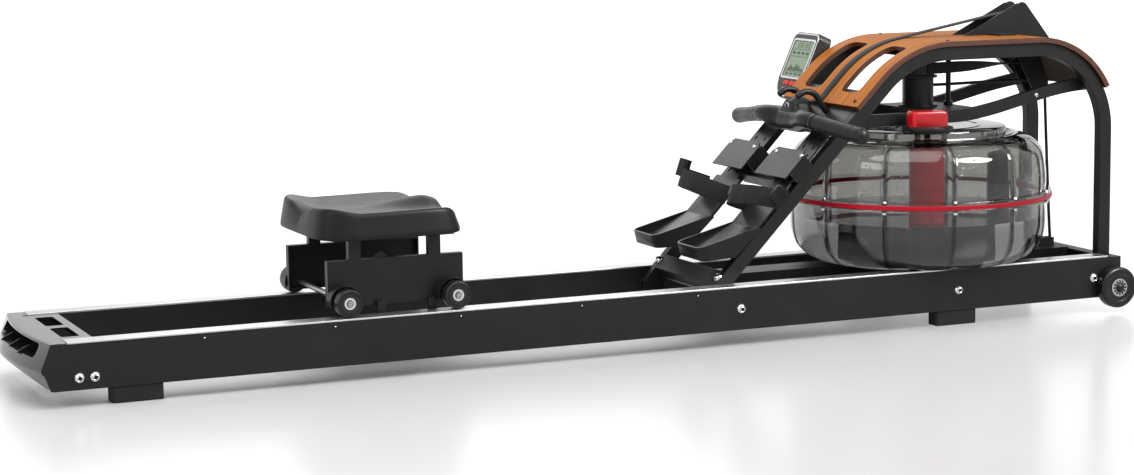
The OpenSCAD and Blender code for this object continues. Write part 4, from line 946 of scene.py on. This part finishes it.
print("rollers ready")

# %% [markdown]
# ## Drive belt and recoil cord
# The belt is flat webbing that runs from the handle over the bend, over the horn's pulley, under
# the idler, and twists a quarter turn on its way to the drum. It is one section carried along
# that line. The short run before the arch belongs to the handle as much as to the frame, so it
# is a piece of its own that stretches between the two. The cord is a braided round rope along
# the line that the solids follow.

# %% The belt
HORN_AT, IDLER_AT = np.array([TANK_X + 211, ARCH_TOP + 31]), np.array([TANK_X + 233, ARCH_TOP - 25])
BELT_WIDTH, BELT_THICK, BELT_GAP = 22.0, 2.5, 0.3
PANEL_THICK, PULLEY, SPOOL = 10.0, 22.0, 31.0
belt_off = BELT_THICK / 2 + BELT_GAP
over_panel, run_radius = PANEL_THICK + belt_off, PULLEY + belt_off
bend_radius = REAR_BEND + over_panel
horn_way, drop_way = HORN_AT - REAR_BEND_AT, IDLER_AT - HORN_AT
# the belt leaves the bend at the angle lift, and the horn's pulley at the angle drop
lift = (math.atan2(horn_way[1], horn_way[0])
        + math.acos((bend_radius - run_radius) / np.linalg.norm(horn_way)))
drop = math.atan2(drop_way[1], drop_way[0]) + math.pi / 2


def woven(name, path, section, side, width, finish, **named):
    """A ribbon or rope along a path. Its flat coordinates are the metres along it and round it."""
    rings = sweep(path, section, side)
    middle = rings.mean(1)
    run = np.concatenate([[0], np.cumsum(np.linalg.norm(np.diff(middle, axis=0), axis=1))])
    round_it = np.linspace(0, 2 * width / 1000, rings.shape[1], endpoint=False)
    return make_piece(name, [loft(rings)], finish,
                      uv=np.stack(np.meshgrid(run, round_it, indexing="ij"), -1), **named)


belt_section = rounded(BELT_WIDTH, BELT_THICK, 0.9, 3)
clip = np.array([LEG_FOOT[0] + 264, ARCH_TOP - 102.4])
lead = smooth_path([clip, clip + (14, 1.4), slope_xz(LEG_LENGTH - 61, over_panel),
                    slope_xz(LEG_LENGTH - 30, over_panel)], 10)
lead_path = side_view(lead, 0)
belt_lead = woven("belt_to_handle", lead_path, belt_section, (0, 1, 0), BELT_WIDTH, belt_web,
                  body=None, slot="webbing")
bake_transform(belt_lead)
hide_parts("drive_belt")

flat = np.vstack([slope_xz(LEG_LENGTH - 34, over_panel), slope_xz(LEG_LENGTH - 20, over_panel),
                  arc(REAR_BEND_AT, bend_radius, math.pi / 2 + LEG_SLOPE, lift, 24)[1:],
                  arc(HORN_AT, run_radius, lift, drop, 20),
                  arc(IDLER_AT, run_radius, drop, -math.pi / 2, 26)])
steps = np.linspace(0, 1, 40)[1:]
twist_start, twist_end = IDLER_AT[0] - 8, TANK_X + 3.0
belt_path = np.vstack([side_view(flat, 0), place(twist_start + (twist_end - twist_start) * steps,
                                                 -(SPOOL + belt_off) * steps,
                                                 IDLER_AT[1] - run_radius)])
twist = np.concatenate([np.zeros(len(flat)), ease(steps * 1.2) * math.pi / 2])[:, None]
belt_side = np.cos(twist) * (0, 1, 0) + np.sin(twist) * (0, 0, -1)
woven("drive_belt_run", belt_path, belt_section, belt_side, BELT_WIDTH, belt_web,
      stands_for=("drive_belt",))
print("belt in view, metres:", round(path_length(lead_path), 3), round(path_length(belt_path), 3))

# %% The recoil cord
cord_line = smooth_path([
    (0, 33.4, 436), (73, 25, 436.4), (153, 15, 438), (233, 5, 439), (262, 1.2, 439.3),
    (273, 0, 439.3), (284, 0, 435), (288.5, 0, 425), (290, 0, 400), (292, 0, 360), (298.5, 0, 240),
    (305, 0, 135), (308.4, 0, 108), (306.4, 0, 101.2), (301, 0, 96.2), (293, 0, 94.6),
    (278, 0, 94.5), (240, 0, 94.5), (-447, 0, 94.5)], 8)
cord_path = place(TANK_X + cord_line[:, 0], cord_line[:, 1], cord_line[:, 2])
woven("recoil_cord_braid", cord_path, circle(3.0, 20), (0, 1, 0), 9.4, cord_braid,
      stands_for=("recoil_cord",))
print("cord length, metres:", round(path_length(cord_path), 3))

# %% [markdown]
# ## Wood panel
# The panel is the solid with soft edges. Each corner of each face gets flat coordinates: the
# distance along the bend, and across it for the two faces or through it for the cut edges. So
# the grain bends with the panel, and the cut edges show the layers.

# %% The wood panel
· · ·
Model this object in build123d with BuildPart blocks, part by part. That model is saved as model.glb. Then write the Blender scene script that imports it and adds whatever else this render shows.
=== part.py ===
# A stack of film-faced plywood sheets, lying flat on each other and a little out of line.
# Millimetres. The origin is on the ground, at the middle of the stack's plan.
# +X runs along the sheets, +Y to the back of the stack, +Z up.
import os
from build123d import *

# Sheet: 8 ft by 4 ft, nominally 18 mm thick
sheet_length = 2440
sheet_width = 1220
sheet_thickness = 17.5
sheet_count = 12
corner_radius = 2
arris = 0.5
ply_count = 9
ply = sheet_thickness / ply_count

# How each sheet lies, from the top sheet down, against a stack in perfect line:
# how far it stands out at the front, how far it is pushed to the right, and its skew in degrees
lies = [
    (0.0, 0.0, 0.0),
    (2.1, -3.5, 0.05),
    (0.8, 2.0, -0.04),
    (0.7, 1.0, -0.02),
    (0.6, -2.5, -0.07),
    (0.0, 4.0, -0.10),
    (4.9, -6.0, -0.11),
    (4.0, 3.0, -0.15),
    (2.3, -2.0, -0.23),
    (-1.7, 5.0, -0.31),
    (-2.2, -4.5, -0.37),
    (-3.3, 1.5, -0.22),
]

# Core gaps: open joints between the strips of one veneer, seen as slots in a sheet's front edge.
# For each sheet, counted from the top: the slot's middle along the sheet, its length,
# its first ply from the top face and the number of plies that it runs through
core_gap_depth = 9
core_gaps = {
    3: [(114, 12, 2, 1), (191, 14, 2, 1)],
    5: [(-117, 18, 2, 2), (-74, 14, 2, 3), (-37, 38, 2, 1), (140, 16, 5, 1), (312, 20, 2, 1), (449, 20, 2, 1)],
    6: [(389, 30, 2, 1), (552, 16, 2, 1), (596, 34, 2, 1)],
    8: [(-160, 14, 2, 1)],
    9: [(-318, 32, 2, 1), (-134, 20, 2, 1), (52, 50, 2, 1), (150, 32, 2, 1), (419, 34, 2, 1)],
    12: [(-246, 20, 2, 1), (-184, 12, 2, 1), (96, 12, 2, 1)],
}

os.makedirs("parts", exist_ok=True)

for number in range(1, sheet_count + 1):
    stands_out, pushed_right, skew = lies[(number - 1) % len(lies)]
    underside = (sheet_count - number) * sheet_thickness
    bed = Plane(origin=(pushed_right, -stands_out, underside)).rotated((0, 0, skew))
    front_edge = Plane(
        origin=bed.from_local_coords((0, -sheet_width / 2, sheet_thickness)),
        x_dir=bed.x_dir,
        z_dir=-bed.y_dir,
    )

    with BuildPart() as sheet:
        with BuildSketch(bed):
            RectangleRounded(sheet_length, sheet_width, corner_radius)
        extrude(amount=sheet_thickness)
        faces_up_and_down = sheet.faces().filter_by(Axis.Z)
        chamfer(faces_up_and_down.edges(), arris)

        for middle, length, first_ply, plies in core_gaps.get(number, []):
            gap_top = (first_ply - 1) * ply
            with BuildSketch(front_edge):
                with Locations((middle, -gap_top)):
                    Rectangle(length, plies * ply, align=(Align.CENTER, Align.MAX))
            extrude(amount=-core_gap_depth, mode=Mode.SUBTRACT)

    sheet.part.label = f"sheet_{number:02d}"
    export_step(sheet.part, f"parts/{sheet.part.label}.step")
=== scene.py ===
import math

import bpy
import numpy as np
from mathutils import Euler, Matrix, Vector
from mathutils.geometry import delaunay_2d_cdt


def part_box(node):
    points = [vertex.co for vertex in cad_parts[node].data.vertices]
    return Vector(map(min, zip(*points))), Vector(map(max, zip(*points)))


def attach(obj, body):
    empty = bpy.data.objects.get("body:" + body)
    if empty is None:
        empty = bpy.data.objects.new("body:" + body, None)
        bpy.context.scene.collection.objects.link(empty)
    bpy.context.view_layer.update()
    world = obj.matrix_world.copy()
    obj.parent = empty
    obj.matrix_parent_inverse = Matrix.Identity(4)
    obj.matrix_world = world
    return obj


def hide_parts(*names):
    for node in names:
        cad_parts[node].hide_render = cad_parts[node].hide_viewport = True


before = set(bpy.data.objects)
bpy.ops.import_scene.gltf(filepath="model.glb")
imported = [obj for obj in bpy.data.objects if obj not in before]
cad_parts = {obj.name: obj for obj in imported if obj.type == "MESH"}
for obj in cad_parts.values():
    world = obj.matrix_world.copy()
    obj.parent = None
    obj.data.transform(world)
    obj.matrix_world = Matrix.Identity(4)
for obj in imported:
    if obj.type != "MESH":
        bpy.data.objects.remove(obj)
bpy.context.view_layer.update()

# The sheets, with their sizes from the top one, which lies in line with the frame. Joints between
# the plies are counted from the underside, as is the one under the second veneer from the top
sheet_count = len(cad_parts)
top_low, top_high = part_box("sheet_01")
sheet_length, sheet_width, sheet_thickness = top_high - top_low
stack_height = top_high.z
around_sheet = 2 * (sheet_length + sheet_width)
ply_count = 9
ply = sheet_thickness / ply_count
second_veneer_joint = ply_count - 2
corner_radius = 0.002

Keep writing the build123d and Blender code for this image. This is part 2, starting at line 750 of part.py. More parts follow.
· · ·
Take the lines from the line with "for middle, length, first_ply, plies" through the line with "if empty is", both ends included, and give them again exactly, with nothing else.

        for middle, length, first_ply, plies in core_gaps.get(number, []):
            gap_top = (first_ply - 1) * ply
            with BuildSketch(front_edge):
                with Locations((middle, -gap_top)):
                    Rectangle(length, plies * ply, align=(Align.CENTER, Align.MAX))
            extrude(amount=-core_gap_depth, mode=Mode.SUBTRACT)

    sheet.part.label = f"sheet_{number:02d}"
    export_step(sheet.part, f"parts/{sheet.part.label}.step")
=== scene.py ===
import math

import bpy
import numpy as np
from mathutils import Euler, Matrix, Vector
from mathutils.geometry import delaunay_2d_cdt


def part_box(node):
    points = [vertex.co for vertex in cad_parts[node].data.vertices]
    return Vector(map(min, zip(*points))), Vector(map(max, zip(*points)))


def attach(obj, body):
    empty = bpy.data.objects.get("body:" + body)
    if empty is None:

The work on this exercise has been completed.